Соединение заведомо заниженной самооценки с заданным социальным статусом выражалось в весьма примечательных характеристиках: «ненастоящий» писатель, попавший в литературу «по недоразумению»; писатель «для себя» и «своего удовольствия». Однажды Ремизов признается, что только «условно» воспринимает себя «писателем»: «мне легко будет рассказать о себе, о своих литературных „закутках“, <…> — мне писателю для себя, своего удовольствия, сочинителю былей и небылиц в нашей бедной, темной и рабской жизни, — мне, думавшему только о том, чтобы исполнить задуманную или взбредшую на ум закорючку, и ни разу за всю жизнь не задумавшемуся, будет ли толк от моего письма, обрадует ли кого или раздражит, и, наконец, будут ли читать мое или, только взглянув на имя, расплюются»[415]. Свое самоотрицание как писателя Ремизов объяснял и сравнением со многими писателями-романистами, признавая, что его дарование куда меньшего масштаба: «Я рассказчик на новеллу…»[416]
Прослеживая внутренние взаимосвязи книг Ремизова, созданных в 1920–1950-х годах, нельзя не увидеть за отдельными текстами целостный образ самого автора.

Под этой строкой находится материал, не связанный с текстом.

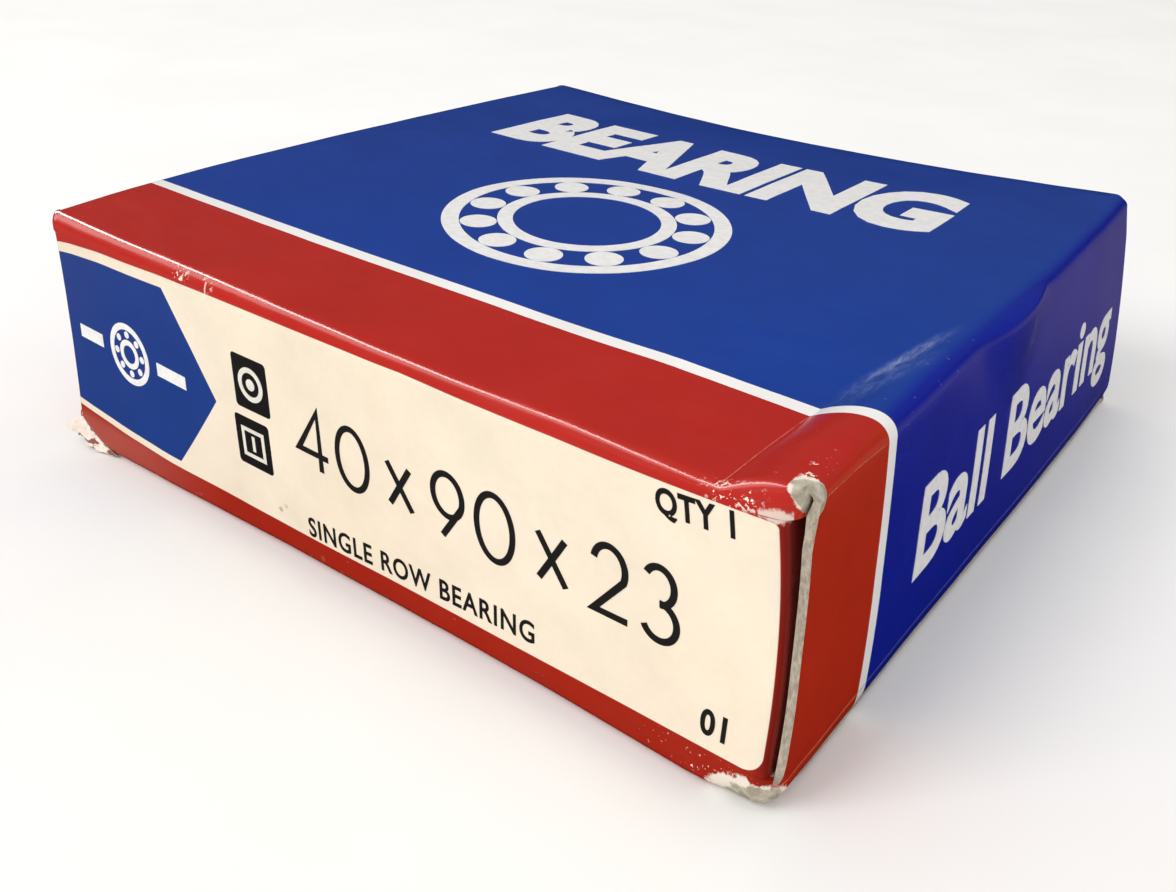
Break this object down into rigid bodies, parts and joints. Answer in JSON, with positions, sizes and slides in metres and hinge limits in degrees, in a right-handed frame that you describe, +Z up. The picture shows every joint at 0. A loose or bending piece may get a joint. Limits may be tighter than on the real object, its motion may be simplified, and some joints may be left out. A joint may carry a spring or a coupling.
{
  "type": "boxed angular contact bearing",
  "caption": "Angular contact ball bearing in its closed tuck-end carton: flaps and tuck lips open, rings, caged balls and protective film inside.",
  "frame": {"origin": "centre of the carton's base", "axes": "+Z up along the bearing's axis, +X along the label face to its right-hand tuck end, +Y from the label face to the back"},
  "size_m": [0.0936, 0.093, 0.027],
  "materials": {
    "blue_board": "gloss",
    "red_board": "gloss",
    "label_board": "gloss",
    "plain_board": "matte",
    "ring_steel": "satin",
    "ball_steel": "polished",
    "cage_polyamide": "satin",
    "film": "gloss"
  },
  "bodies": {
    "carton": {"top_panel": "blue_board", "bottom_panel": "blue_board", "front_panel": "label_board", "back_panel": "blue_board", "glue_flap": "plain_board"},
    "right_end_flap": {"right_end_flap": "blue_board"},
    "right_tuck_lip": {"right_tuck_lip": "plain_board"},
    "right_front_dust_flap": {"right_front_dust_flap": "red_board"},
    "right_rear_dust_flap": {"right_rear_dust_flap": "plain_board"},
    "left_end_flap": {"left_end_flap": "blue_board"},
    "left_tuck_lip": {"left_tuck_lip": "plain_board"},
    "left_front_dust_flap": {"left_front_dust_flap": "red_board"},
    "left_rear_dust_flap": {"left_rear_dust_flap": "plain_board"},
    "bearing": {"outer_ring": "ring_steel", "protective_film": "film"},
    "inner_ring": {"inner_ring": "ring_steel"},
    "cage": {"cage": "cage_polyamide"},
    "ball_01": {"ball_01": "ball_steel"},
    "ball_02": {"ball_02": "ball_steel"},
    "ball_03": {"ball_03": "ball_steel"},
    "ball_04": {"ball_04": "ball_steel"},
    "ball_05": {"ball_05": "ball_steel"},
    "ball_06": {"ball_06": "ball_steel"},
    "ball_07": {"ball_07": "ball_steel"},
    "ball_08": {"ball_08": "ball_steel"},
    "ball_09": {"ball_09": "ball_steel"},
    "ball_10": {"ball_10": "ball_steel"},
    "ball_11": {"ball_11": "ball_steel"},
    "ball_12": {"ball_12": "ball_steel"}
  },
  "joints": [
    {"name": "right_flap_hinge", "type": "hinge", "parent": "carton", "child": "right_end_flap", "pos_m": [0.04675, 0, 0.0265], "axis": [0, -1, 0], "range_deg": [0, 170]},
    {"name": "right_lip_fold", "type": "hinge", "parent": "right_end_flap", "child": "right_tuck_lip", "pos_m": [0.04625, 0, 0.0006], "axis": [0, -1, 0], "range_deg": [0, 17.5]},
    {"name": "right_front_dust_fold", "type": "hinge", "parent": "carton", "child": "right_front_dust_flap", "pos_m": [0.0456, -0.046, 0.0142], "axis": [0, 0, -1], "range_deg": [0, 86]},
    {"name": "right_rear_dust_fold", "type": "hinge", "parent": "carton", "child": "right_rear_dust_flap", "pos_m": [0.0456, 0.046, 0.0142], "axis": [0, 0, 1], "range_deg": [0, 86]},
    {"name": "left_flap_hinge", "type": "hinge", "parent": "carton", "child": "left_end_flap", "pos_m": [-0.04675, 0, 0.0265], "axis": [0, 1, 0], "range_deg": [0, 170]},
    {"name": "left_lip_fold", "type": "hinge", "parent": "left_end_flap", "child": "left_tuck_lip", "pos_m": [-0.04625, 0, 0.0006], "axis": [0, 1, 0], "range_deg": [0, 17.5]},
    {"name": "left_front_dust_fold", "type": "hinge", "parent": "carton", "child": "left_front_dust_flap", "pos_m": [-0.0456, -0.046, 0.0142], "axis": [0, 0, 1], "range_deg": [0, 86]},
    {"name": "left_rear_dust_fold", "type": "hinge", "parent": "carton", "child": "left_rear_dust_flap", "pos_m": [-0.0456, 0.046, 0.0142], "axis": [0, 0, -1], "range_deg": [0, 86]},
    {"name": "bearing_play", "type": "slide", "parent": "carton", "child": "bearing", "axis": [1, 0, 0], "range_m": [-0.0008, 0.0008]},
    {"name": "inner_ring_spin", "type": "hinge", "parent": "bearing", "child": "inner_ring", "pos_m": [0, 0, 0.0146], "axis": [0, 0, 1], "continuous": true},
    {"name": "cage_spin", "type": "hinge", "parent": "bearing", "child": "cage", "pos_m": [0, 0, 0.0146], "axis": [0, 0, 1], "continuous": true},
    {"name": "ball_01_spin", "type": "hinge", "parent": "cage", "child": "ball_01", "pos_m": [0.0325, 0, 0.0146], "axis": [-0.6428, 0, 0.766], "continuous": true},
    {"name": "ball_02_spin", "type": "hinge", "parent": "cage", "child": "ball_02", "pos_m": [0.02815, 0.01625, 0.0146], "axis": [-0.5567, -0.3214, 0.766], "continuous": true},
    {"name": "ball_03_spin", "type": "hinge", "parent": "cage", "child": "ball_03", "pos_m": [0.01625, 0.02815, 0.0146], "axis": [-0.3214, -0.5567, 0.766], "continuous": true},
    {"name": "ball_04_spin", "type": "hinge", "parent": "cage", "child": "ball_04", "pos_m": [0, 0.0325, 0.0146], "axis": [0, -0.6428, 0.766], "continuous": true},
    {"name": "ball_05_spin", "type": "hinge", "parent": "cage", "child": "ball_05", "pos_m": [-0.01625, 0.02815, 0.0146], "axis": [0.3214, -0.5567, 0.766], "continuous": true},
    {"name": "ball_06_spin", "type": "hinge", "parent": "cage", "child": "ball_06", "pos_m": [-0.02815, 0.01625, 0.0146], "axis": [0.5567, -0.3214, 0.766], "continuous": true},
    {"name": "ball_07_spin", "type": "hinge", "parent": "cage", "child": "ball_07", "pos_m": [-0.0325, 0, 0.0146], "axis": [0.6428, 0, 0.766], "continuous": true},
    {"name": "ball_08_spin", "type": "hinge", "parent": "cage", "child": "ball_08", "pos_m": [-0.02815, -0.01625, 0.0146], "axis": [0.5567, 0.3214, 0.766], "continuous": true},
    {"name": "ball_09_spin", "type": "hinge", "parent": "cage", "child": "ball_09", "pos_m": [-0.01625, -0.02815, 0.0146], "axis": [0.3214, 0.5567, 0.766], "continuous": true},
    {"name": "ball_10_spin", "type": "hinge", "parent": "cage", "child": "ball_10", "pos_m": [0, -0.0325, 0.0146], "axis": [0, 0.6428, 0.766], "continuous": true},
    {"name": "ball_11_spin", "type": "hinge", "parent": "cage", "child": "ball_11", "pos_m": [0.01625, -0.02815, 0.0146], "axis": [-0.3214, 0.5567, 0.766], "continuous": true},
    {"name": "ball_12_spin", "type": "hinge", "parent": "cage", "child": "ball_12", "pos_m": [0.02815, -0.01625, 0.0146], "axis": [-0.5567, 0.3214, 0.766], "continuous": true}
  ],
  "couplings": [
    {"joint": "right_lip_fold", "follows": "right_flap_hinge", "ratio": 0.1},
    {"joint": "right_front_dust_fold", "follows": "right_flap_hinge", "ratio": 0.5},
    {"joint": "right_rear_dust_fold", "follows": "right_flap_hinge", "ratio": 0.5},
    {"joint": "left_lip_fold", "follows": "left_flap_hinge", "ratio": 0.1},
    {"joint": "left_front_dust_fold", "follows": "left_flap_hinge", "ratio": 0.5},
    {"joint": "left_rear_dust_fold", "follows": "left_flap_hinge", "ratio": 0.5},
    {"joint": "cage_spin", "follows": "inner_ring_spin", "ratio": 0.41113},
    {"joint": "ball_01_spin", "follows": "inner_ring_spin", "ratio": -2.087},
    {"joint": "ball_02_spin", "follows": "inner_ring_spin", "ratio": -2.087},
    {"joint": "ball_03_spin", "follows": "inner_ring_spin", "ratio": -2.087},
    {"joint": "ball_04_spin", "follows": "inner_ring_spin", "ratio": -2.087},
    {"joint": "ball_05_spin", "follows": "inner_ring_spin", "ratio": -2.087},
    {"joint": "ball_06_spin", "follows": "inner_ring_spin", "ratio": -2.087},
    {"joint": "ball_07_spin", "follows": "inner_ring_spin", "ratio": -2.087},
    {"joint": "ball_08_spin", "follows": "inner_ring_spin", "ratio": -2.087},
    {"joint": "ball_09_spin", "follows": "inner_ring_spin", "ratio": -2.087},
    {"joint": "ball_10_spin", "follows": "inner_ring_spin", "ratio": -2.087},
    {"joint": "ball_11_spin", "follows": "inner_ring_spin", "ratio": -2.087},
    {"joint": "ball_12_spin", "follows": "inner_ring_spin", "ratio": -2.087}
  ]
}
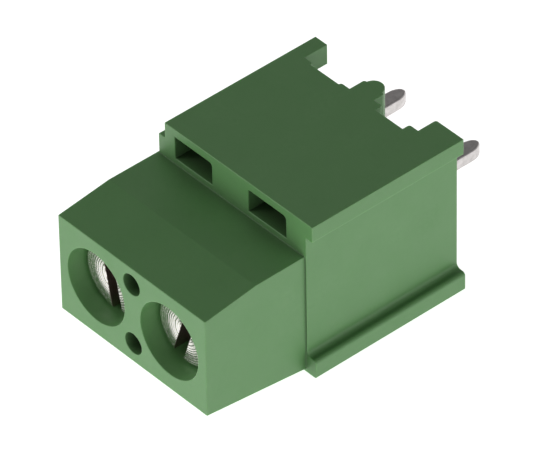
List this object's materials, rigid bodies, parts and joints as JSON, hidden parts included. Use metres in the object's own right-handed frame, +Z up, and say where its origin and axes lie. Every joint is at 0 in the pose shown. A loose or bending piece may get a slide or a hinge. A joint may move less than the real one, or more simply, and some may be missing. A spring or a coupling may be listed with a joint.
{
  "type": "pcb screw terminal",
  "caption": "Green moulded screw terminal block for a circuit board, with slotted clamping screws, rising clamps, flat solder pins and side rails for joining blocks.",
  "frame": {"origin": "under the middle of the whole part, on the rest plane that its wire-entry side lies on", "axes": "+X along the poles, +Y from the screw face towards the board, +Z up, away from the wire-entry side"},
  "size_m": [0.0108, 0.019, 0.009],
  "materials": {
    "green_housing": "satin moulded polyamide",
    "tin": "dull tin plating",
    "cage_metal": "nickel-plated brass",
    "screw_metal": "turned and zinc-plated"
  },
  "bodies": {
    "block": {"housing": "green_housing", "contact_1": "tin", "contact_2": "tin"},
    "cage_1": {"clamp_cage_1": "cage_metal"},
    "cage_2": {"clamp_cage_2": "cage_metal"},
    "screw_1": {"clamp_screw_1": "screw_metal"},
    "screw_2": {"clamp_screw_2": "screw_metal"}
  },
  "joints": [
    {"name": "screw_1_turn", "type": "hinge", "parent": "block", "child": "screw_1", "pos_m": [-0.00287, -0.0069, 0.00377], "axis": [0, 1, 0], "range_deg": [0, 1800]},
    {"name": "cage_1_lift", "type": "slide", "parent": "block", "child": "cage_1", "axis": [0, -1, 0], "range_m": [0, 0.0025]},
    {"name": "screw_2_turn", "type": "hinge", "parent": "block", "child": "screw_2", "pos_m": [0.0022, -0.0069, 0.00377], "axis": [0, 1, 0], "range_deg": [0, 1800]},
    {"name": "cage_2_lift", "type": "slide", "parent": "block", "child": "cage_2", "axis": [0, -1, 0], "range_m": [0, 0.0025]}
  ],
  "couplings": [
    {"joint": "screw_1_turn", "follows": "cage_1_lift", "rad_per_m": 12566},
    {"joint": "screw_2_turn", "follows": "cage_2_lift", "rad_per_m": 12566}
  ]
}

Характерно, что логика ремизовского мифа, по аналогии с древним мифом, развивалась по кругу, соединяя концы и начала повествования, причем эта закономерность просматривается как в отдельных произведениях, так и при целостном восприятии творчества Ремизова в этот период. Символ огня, положенный в основание первой книги, выпущенной в эмиграции, позже завершится оригинальной интерпретацией смысла человеческого бытия в «Огне вещей». В «Ахру» «огонь» в силу своей полисемантической природы высвечивает глубоко личные, автобиографические мотивы: это и поминальный огонь (первые воспоминания о Блоке), и огонь как метафорическое выражение жизненной силы (молодые литературные «воспитанники» писателя). Последний смысл, безусловно, относился не только к созданному им в «Крюке» коллективному портрету нового поколения литераторов, но и к теме той жизненной энергии, которая поддерживала самого художника, обживавшего новые культурные пространства.